This amount is payable 30 days after the order of a TRTM-60 plant by Licensee.
The fixed license fee in the aforesaid amount also has to be paid by the
Licensee in the event of any sales by it involving the grant of sublicenses.
5. Royalty on turnover.
- -----------------------
The Licensee shall pay to the Licensor a royalty calculated according to the
turnover or gross sales of byproducts which the Licensee or Sublicensees
achieve.
The royalty on gross sales of the byproducts from all plants licensed hereunder
will be in the amount of 5%. The annual turnover will be determined on the basis
of the calendar year.
The aforesaid royalty will be computed by the Licensee twice yearly, once at
close of the six month period ending June 30 and once at the close of the six
month period ending December 31st for each such plant licensed or sublicensed
hereunder. This computation shall be completed no later than thirty days from
the close of each such period, and payment of the royalty over to the Licensor
shall be made no later than ninety days from the close of each such period.
6. Right of Audit.
- ------------------
The Licensor is authorized to have examined once annually by a certified public
accountant or auditing company chosen by Licensor all documents which are
necessary for computing the royalties.
7. Secrecy and exchange of Know-How.
- ------------------------------------
The parties to this agreement are bound to observe strict secrecy in respect of
all Know-How in the material field of the agreement. This also applies after
termination of this agreement.
The parties to this agreement agree to the reciprocal exchange of Know-How in
the material field of the agreement for their own use. For this purpose, each
party to this agreement can send after prior agreement up to 5 employees monthly
to the development, test, design, and constructing departments of the other, in
order to obtain information on questions which interest each such party
concerning the state of development, innovations and improvements developed by
the other party, and concerning other Know-How in the material field of the
agreement. Other possibilities of exchange of KnowHow remain reserved.
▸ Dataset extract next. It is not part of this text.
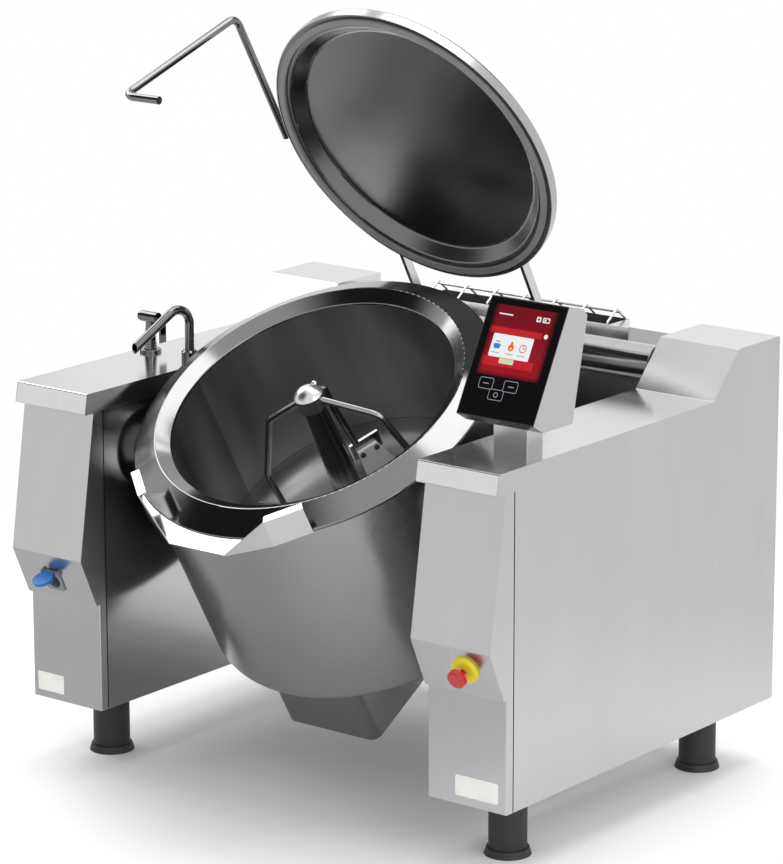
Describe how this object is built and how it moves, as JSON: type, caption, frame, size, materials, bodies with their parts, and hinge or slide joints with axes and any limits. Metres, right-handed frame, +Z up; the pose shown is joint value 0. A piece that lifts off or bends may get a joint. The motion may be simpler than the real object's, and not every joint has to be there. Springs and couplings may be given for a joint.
{
  "type": "steam jacketed kettle",
  "caption": "Tilting round kettle with a steam jacket and mixer, hung between two cabinet pillars, with a hinged round lid, pouring spout, tap, hand shower and control head.",
  "frame": {"origin": "centre of the bounding box on the floor", "axes": "+X to the operator's right across the machine, +Y to the back, +Z up"},
  "size_m": [1.2, 1.0865, 1.5491],
  "materials": {
    "stainless": "brushed stainless sheet",
    "polished": "polished stainless",
    "black_glass": "black touch glass",
    "black_plastic": "matt black",
    "grey_rubber": "soft seal",
    "dark_chrome": "dark polished metal",
    "red_plastic": "moulded",
    "yellow_plastic": "moulded",
    "blue_plastic": "moulded",
    "grey_plastic": "moulded",
    "plate": "blank plate",
    "light_plastic": "scraper plastic",
    "dark_steel": "dark screws",
    "bronze": "sintered bushes",
    "painted_grey": "machine paint"
  },
  "bodies": {
    "cabinet": {"left_side_panel": "stainless", "right_side_panel": "stainless", "left_inner_panel": "stainless", "right_inner_panel": "stainless", "left_front_fascia": "stainless", "right_front_fascia": "stainless", "left_kick_panel": "stainless", "right_kick_panel": "stainless", "left_top_cover": "stainless", "right_top_cover": "stainless", "left_rear_panel": "stainless", "right_rear_panel": "stainless", "left_base_plate": "stainless", "right_base_plate": "stainless", "base_frame": "painted_grey", "foot_tubes": "polished", "foot_sleeves": "black_plastic", "control_housing": "stainless", "housing_neck": "stainless", "touch_glass": "black_glass", "display_module": "black_plastic", "estop_collar": "yellow_plastic", "socket_body": "grey_plastic", "tap_base": "dark_chrome", "shower_base": "dark_chrome", "blank_plates": "plate", "rear_housing": "stainless", "flue_tray": "polished", "flue_guard": "polished", "lid_bearings": "painted_grey", "lid_spring_cartridges": "painted_grey", "trunnion_bearings": "painted_grey", "tilt_gearmotor": "painted_grey"},
    "kettle": {"pan_wall": "stainless", "pan_bottom": "stainless", "rim_ring": "polished", "outer_shell": "stainless", "steam_jacket": "stainless", "pour_spout": "polished", "trunnions": "polished", "gearmotor_cover": "stainless", "mixer_gearmotor": "painted_grey", "center_column": "stainless", "column_bushes": "bronze"},
    "mixer": {"mixer_shaft": "polished", "mixer_hub": "polished", "mixer_arms": "polished", "scraper_holders": "stainless", "scraper_plates": "light_plastic", "scraper_screws": "dark_steel"},
    "lid": {"lid_shell": "stainless", "lid_inner_panel": "stainless", "lid_gasket": "grey_rubber", "lid_arms": "stainless", "hinge_tube": "polished", "lid_handle": "polished"},
    "estop_button": {"estop_button": "red_plastic"},
    "socket_cover": {"socket_cover": "blue_plastic"},
    "tap": {"tap_spout": "dark_chrome"},
    "hand_shower": {"shower_gun": "dark_chrome"},
    "shower_lever": {"shower_lever": "dark_chrome"}
  },
  "joints": [
    {"name": "kettle_tilt", "type": "hinge", "parent": "cabinet", "child": "kettle", "pos_m": [0, -0.1922, 0.6443], "axis": [1, 0, 0], "range_deg": [-30.7, 59.3]},
    {"name": "mixer_spin", "type": "hinge", "parent": "kettle", "child": "mixer", "pos_m": [0, -0.20661, 0.8188], "axis": [0, -0.5105, 0.8599], "continuous": true},
    {"name": "lid_swing", "type": "hinge", "parent": "cabinet", "child": "lid", "pos_m": [0, 0.388, 0.829], "axis": [-1, 0, 0], "range_deg": [-22, 10]},
    {"name": "estop_push", "type": "slide", "parent": "cabinet", "child": "estop_button", "axis": [0, 0.9131, 0.4077], "range_m": [0, 0.005], "stiffness_N_per_m": 600},
    {"name": "socket_cover_hinge", "type": "hinge", "parent": "cabinet", "child": "socket_cover", "pos_m": [-0.512, -0.40485, 0.41224], "axis": [1, 0, 0], "range_deg": [0, 90]},
    {"name": "tap_swivel", "type": "hinge", "parent": "cabinet", "child": "tap", "pos_m": [-0.45, -0.0395, 0.81], "axis": [0, 0, 1], "range_deg": [-60, 45]},
    {"name": "shower_lift", "type": "slide", "parent": "cabinet", "child": "hand_shower", "axis": [0, 0, 1], "range_m": [0, 0.05]},
    {"name": "shower_lever_squeeze", "type": "hinge", "parent": "hand_shower", "child": "shower_lever", "pos_m": [-0.5385, -0.0304, 0.8606], "axis": [0, 1, 0], "range_deg": [0, 15], "stiffness_Nm_per_rad": 0.5}
  ]
}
8. Period of validity and termination of the agreement.
- -------------------------------------------------------
Subject to the following provisions this agreement remains in force until
expiration of the last agreement patent right or until terminated by mutual
consent of the parties hereto.
The Licensor can terminate the agreement at its sole option after 12 months from
the date of execution hereof, if the Licensee has not delivered a binding order
for one TRTM-60 plant, including acceptable proof of funding.
The Licensee can terminate the agreement at its sole option one year's notice as
of the end of the second calendar year following execution of this agreement.
Either party to this agreement can terminate the agreement without notice if the
conduct of the other party substantially undermines the basis of trust necessary
for this agreement. Further, the Licensor can terminate without notice, if the
Licensee is more than two months in arrears with the payment of License fees or
royalties.
9. Additional Conditions.
- -------------------------
Place of performance is Albuquerque, New Mexico
Declarations of intention of legal nature such as notices, statements, demands,
approvals, consents or other communications must be sent by registered post to
be valid in law.
All communications are to be addressed to:
Licensor 3206 Candelaria Northeast
Albuquerque, New Mexico 87107
Licensee 9131 College Parkway
BD13, Box 218
Ft. Myers, Florida 33919
This is the entire integrated test of this agreement. No oral agreements or
representations have been made. Any set-off or retention against the claim for
license fees or royalties is excluded.
The ineffectiveness of one or more provisions of this agreement does not affect
the validity of the others. Each party to this agreement can demand that a new
valid provision be substituted which best achieves the economic purpose of the
ineffective provision.
All conditions of this agreement apply also to the legal successors, if any, to
the full rights of the parties to this agreement.
10. State Approval.
- --------------------
Each party to this agreement will endeavor to the best of its ability to bring
about the granting of any government permits which in accordance with the laws
of its country may be required for this agreement.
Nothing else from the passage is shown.